«Ce sera la fin d’une discrimination entre les hétéros et les homos»
Caroline Mécary, avocate, attend beaucoup du mariage gay en France.
Marie-Joëlle Gros
L’avocate Caroline Mécary, 49 ans, travaille à la défense des droits des familles homosexuelles depuis 1997. Voilà des années qu’elle milite pour «un mariage civil ouvert à tous» .
Quelle serait la première conséquence d’un mariage ouvert aussi aux homosexuels ?
Ce sera la fin d’une discrimination entre les hétéros et les homos. Pour l’instant, les hétérosexuels ont le choix entre trois statuts différents : le mariage, le pacs et le concubinage. Seuls ces deux derniers statuts sont possibles pour les homos. Donc c’est une question d’égalité que de donner à chacun la liberté de choisir le contrat qui lui semble le plus adapté à la protection de son couple.
En quoi le contrat de mariage et le pacs, voté en 1999, diffèrent-ils ?
Ils n’impliquent pas les mêmes droits et les mêmes devoirs. Dans le mariage, il y a un devoir de fidélité et d’assistance, pas dans le pacs. La solidarité face aux dettes n’est pas non plus la même. Le pacs induit un régime de séparation de biens, alors que, dans le mariage, c’est la communauté de biens qui s’impose, sauf si on souhaite opter pour la séparation de biens devant un notaire.

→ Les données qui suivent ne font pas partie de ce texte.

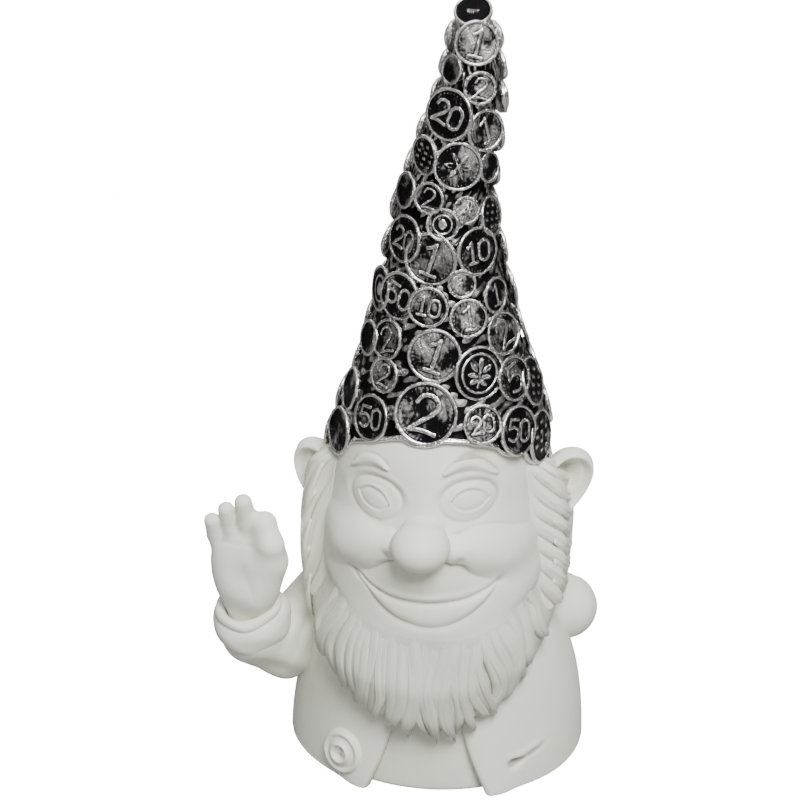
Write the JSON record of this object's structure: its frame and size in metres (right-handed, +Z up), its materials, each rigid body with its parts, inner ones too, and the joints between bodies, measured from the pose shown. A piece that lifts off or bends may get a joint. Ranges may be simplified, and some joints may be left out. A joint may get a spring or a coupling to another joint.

Enfin, dans le mariage, il y a une présomption de paternité, alors que le pacs oblige à établir la filiation par un acte de reconnaissance de paternité.
Quels sont les atouts d’un contrat de mariage unique pour les hétéros et les homos ?
Le mariage civil ouvert à tous permettra, comme c’est déjà le cas dans une dizaine de pays européens, de bénéficier exactement des mêmes droits et devoirs. C’est-à-dire le droit de transmettre automatiquement les noms des deux conjoints et de pouvoir adopter un enfant à deux. Le mariage civil pour tous ouvre de fait des droits en cas de décès de l’un des conjoints à une pension de réversion, et permet d’hériter de son conjoint en pleine propriété ou de l’usufruit. Pour les droits de succession, en revanche, pas de changement : le mariage et le pacs sont déjà identiques sur ce point.
La possibilité de se marier va-t-elle faciliter l’accès des homosexuels aux techniques d’assistance médicale à la procréation (AMP) ?
Non, car en France l’accès à l’AMP est, dans les textes, expressément réservé aux couples composés d’une femme et d’un homme, mariés ou non. Il faut donc modifier les textes de l’AMP pour pouvoir l’ouvrir aux couples du même sexe, voire aux femmes célibataires.
Les pays qui ont déjà établi un contrat de mariage unique ont-ils enterré les contrats d’union civile ?
Non, et d’ailleurs ce n’est pas souhaitable. En France, de nombreux couples hétérosexuels font le choix du pacs et c’est très bien comme cela. Pourquoi se priver d’un choix supplémentaire ? Le pacs ne nécessite pas de divorce pour être rompu, c’est une souplesse non négligeable. Rappelons à ce propos que le mariage se conclut devant le maire et entraîne un acte d’état-civil de mariage alors que le pacs est simplement enregistré au greffe d’un tribunal d’instance.
A quel horizon peut-on espérer la naissance d’un mariage civil ouvert à tous ?
Le candidat Hollande avait fixé un calendrier entre l’automne 2012 et le printemps 2013. Un énorme travail législatif l’attend maintenant. Et, pour le mener à bien, il reste une inconnue de taille : quelle majorité va se dégager au Parlement ? On peut espérer que le mariage civil ouvert à tous sera une priorité. Mais il y a beaucoup de dossiers brûlants, à commencer par cette loi sur le harcèlement sexuel qui a été abrogée la semaine dernière par le Conseil constitutionnel et qui inquiète énormément. Il y a en fait de très nombreuses priorités, et François Hollande devra faire un choix.